From Marketing Tool to Strategic Partner
Today, DOJO powers every aspect of our marketing operations:
SEO optimization with step-by-step technical fixes
Content strategy based on competitive gap analysis
Competitor monitoring across all 42 markets we serve
Performance analysis that connects activities to business outcomes
Strategic decision support for everything from product positioning to market entry
I'll admit something that might sound risky: I don't think Know Your Dosh can survive without DOJO now. But I'm happy to live with that risk because the alternative—trying to compete against enterprise fintech giants using traditional marketing approaches—is far riskier.
The Challenger Brand Advantage: Intelligence Over Resources
The biggest lesson from our transformation? In 2025, challenger brands don't need to outspend enterprise competitors—they need to out-think them.

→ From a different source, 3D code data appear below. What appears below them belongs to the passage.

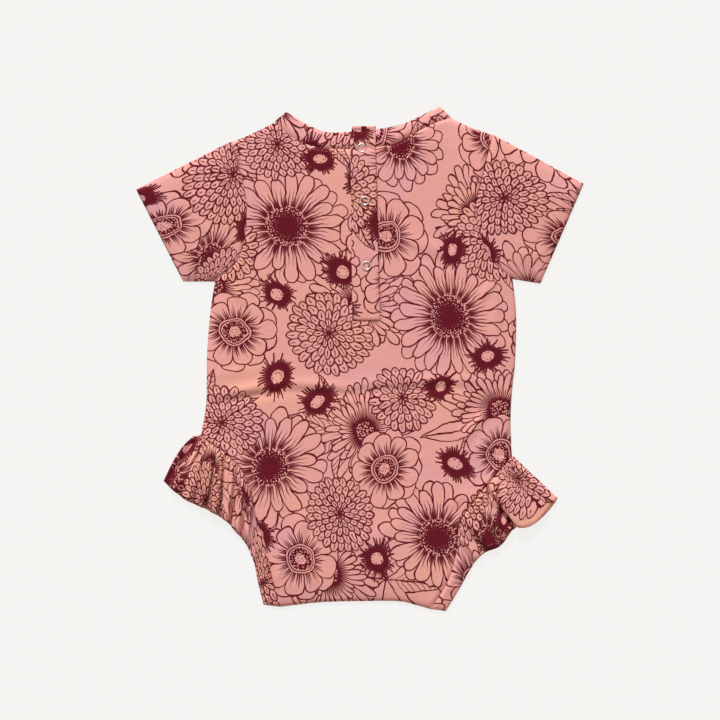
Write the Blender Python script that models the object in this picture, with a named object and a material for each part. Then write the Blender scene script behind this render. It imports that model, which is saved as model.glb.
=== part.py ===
"""Baby bodysuit with short sleeves and gathered leg strips, laid flat on its front.

X runs across the garment, Y from the crotch to the neck, and Z up from the surface it lies on.
Every size below is in millimetres. Left and right are those seen from above."""

import math
from collections import namedtuple

import bmesh
import bpy
import numpy as np

MM = 0.001

# The cloth and how its two layers lie on each other
WALL = 1.2
GAP = 0.3
LOW = WALL / 2  # middle of the lower layer, flat on the surface
HIGH = LOW + WALL + GAP  # middle of the upper layer at the outline
LOFT = 2.6  # how far the upper layer rises inside the outline
ROLL = 16.0  # distance from the outline over which it does so

# Rows and columns of the panels' grids
LEG_ROWS = 12
SIDE_ROWS = 9
ARM_ROWS = 9
SHOULDER_COLUMNS = 5
NECK_COLUMNS = 20
SLIT = 2.0
SLIT_FIRST_ROW = LEG_ROWS + 7

# Each row is one section across both panels, from the crotch up to the shoulder.
Section = namedtuple("Section", "left_x left_y right_x right_y")
LEG = (
    Section(-63.6, -198.0, 56.4, -199.8),
    Section(-70.8, -171.6, 71.0, -175.5),
    Section(-75.8, -148.0, 77.2, -154.0),
    Section(-82.8, -128.4, 79.6, -132.0),
    Section(-87.2, -106.0, 88.5, -117.0),
    Section(-97.0, -85.5, 104.5, -97.0),
    Section(-127.2, -61.4, 121.2, -77.6),
)
SIDE = (
    Section(-127.2, -61.4, 121.2, -77.6),
    Section(-122.8, -36.0, 120.2, -45.0),
    Section(-122.4, -16.0, 121.8, -21.0),
    Section(-122.2, 2.0, 123.6, -6.0),
    Section(-119.6, 36.0, 124.6, 36.0),
    Section(-115.6, 62.6, 121.6, 64.6),
)
ARMHOLE = (
    Section(-115.6, 62.6, 121.6, 64.6),
    Section(-96.5, 81.0, 104.0, 81.0),
    Section(-90.4, 118.8, 92.4, 116.4),
    Section(-95.5, 148.0, 98.5, 148.0),
    Section(-103.6, 172.8, 106.0, 178.8),
)
SHOULDER = (
    Section(-103.6, 172.8, 106.0, 178.8),
    Section(-84.0, 181.0, 88.5, 185.0),
    Section(-67.6, 189.2, 72.4, 192.4),
)

# Each row is a point of an edge.
Point = namedtuple("Point", "x y")
CROTCH = (
    Point(-63.6, -198.0),
    Point(-50.8, -196.4),
    Point(-30.0, -194.2),
    Point(0.0, -193.4),
    Point(32.0, -193.6),
    Point(45.0, -196.6),
    Point(56.4, -199.8),
)
NECK_BACK = (
    Point(-67.6, 189.2),
    Point(-55.6, 178.0),
    Point(-43.6, 171.6),
    Point(-22.8, 168.0),
    Point(2.4, 167.8),
    Point(26.0, 171.6),
    Point(38.8, 178.0),
    Point(61.2, 189.0),
    Point(72.4, 192.4),
)
NECK_FRONT = (
    Point(-67.6, 189.2),
    Point(-60.0, 167.0),
    Point(-36.0, 148.0),
    Point(2.4, 140.5),
    Point(40.0, 149.0),
    Point(64.0, 168.0),
    Point(72.4, 192.4),
)

# Each row ties a point of a strip's free edge to the share of its seam at which the cloth below it starts.
Edge = namedtuple("Edge", "at x y")
BAND_BACK = (
    Edge(0.00, -58.0, 197.2),
    Edge(0.10, -48.4, 190.8),
    Edge(0.20, -38.0, 185.2),
    Edge(0.33, -24.4, 181.0),
    Edge(0.50, 1.0, 182.4),
    Edge(0.62, 18.8, 184.4),
    Edge(0.72, 33.2, 187.4),
    Edge(0.88, 54.8, 197.2),
    Edge(1.00, 63.0, 201.2),
)
BAND_FRONT = (
    Edge(0.00, -58.0, 197.2),
    Edge(0.14, -49.5, 176.0),
    Edge(0.30, -31.0, 160.0),
    Edge(0.50, 2.4, 152.5),
    Edge(0.70, 35.0, 160.5),
    Edge(0.86, 53.5, 177.0),
    Edge(1.00, 63.0, 201.2),
)
BAND_LEFT_END = 0.48
BAND_RIGHT_END = 0.54
BAND_PARTS = 3
LEG_EDGE_LEFT = (
    Edge(0.000, -156.4, -98.0),
    Edge(0.044, -140.0, -112.0),
    Edge(0.106, -121.0, -121.0),
    Edge(0.215, -107.0, -129.6),
    Edge(0.320, -98.6, -138.8),
    Edge(0.434, -91.4, -147.0),
    Edge(0.548, -87.8, -154.8),
    Edge(0.645, -84.8, -162.0),
    Edge(0.794, -82.0, -176.0),
    Edge(1.000, -77.0, -196.4),
)
LEG_EDGE_RIGHT = (
    Edge(0.000, 157.6, -112.0),
    Edge(0.060, 147.8, -123.8),
    Edge(0.136, 134.8, -130.2),
    Edge(0.218, 121.8, -136.8),
    Edge(0.346, 112.4, -149.2),
    Edge(0.457, 102.4, -153.4),
    Edge(0.557, 94.8, -158.8),
    Edge(0.660, 87.6, -168.8),
    Edge(0.787, 81.0, -181.0),
    Edge(1.000, 68.6, -201.4),
)
LEG_STATIONS = 50
LEG_PARTS = 5
LEG_UNDER_SHARE = 0.97  # the hidden half is this much narrower, so it stays out of sight
LEG_UNDER_WAVES = 7
LEG_UNDER_RISE = 0.3  # its waves rise by this share of the room above them
FOLD_BULGE = {"left": 4.5, "right": 0.0}  # how far the folded side swells out past a straight line
FOLD_BULGE_REACH = 0.14  # share of the strip over which that swelling dies away
FOLD_BULGE_SKEW = 0.65  # under 1, the swelling is fullest near the seam

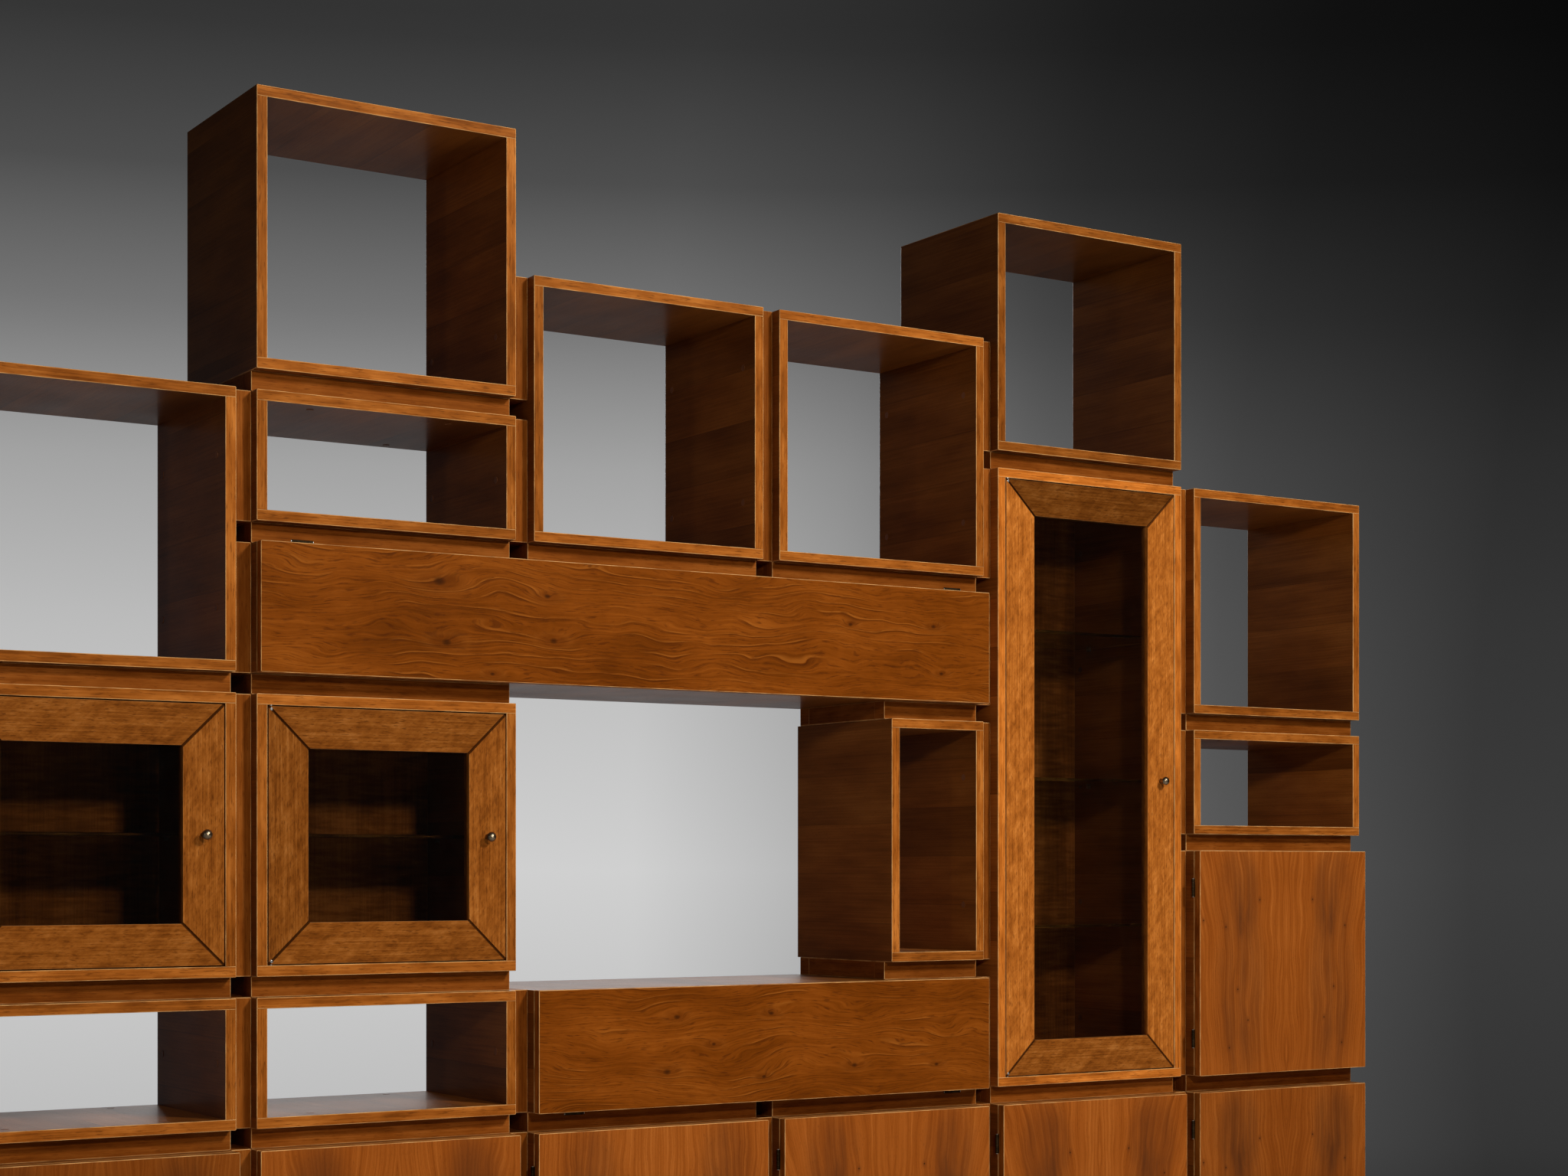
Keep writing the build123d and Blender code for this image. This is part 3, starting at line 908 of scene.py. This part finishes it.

While enterprise fintech companies deploy armies of marketing specialists and unlimited budgets, we've built a more intelligent approach. DOJO gives us strategic advantages that money can't buy:
Market intelligence that reveals opportunities before competitors see them
Content strategies that resonate more deeply than generic corporate messaging
Positioning insights that create defensible competitive moats
Decision support that prevents costly mistakes
For any founder facing the same dilemma—limited marketing budget, fierce competition, and the need to grow—the answer isn't hiring more people or spending more money. It's building superior intelligence into every marketing decision.
DOJO didn't just save our marketing. It gave us a sustainable competitive advantage that scales with our business, learns from every interaction, and gets stronger as we grow.
Sometimes the best marketing investment isn't in tools or people—it's in intelligence that helps you compete smarter, not harder.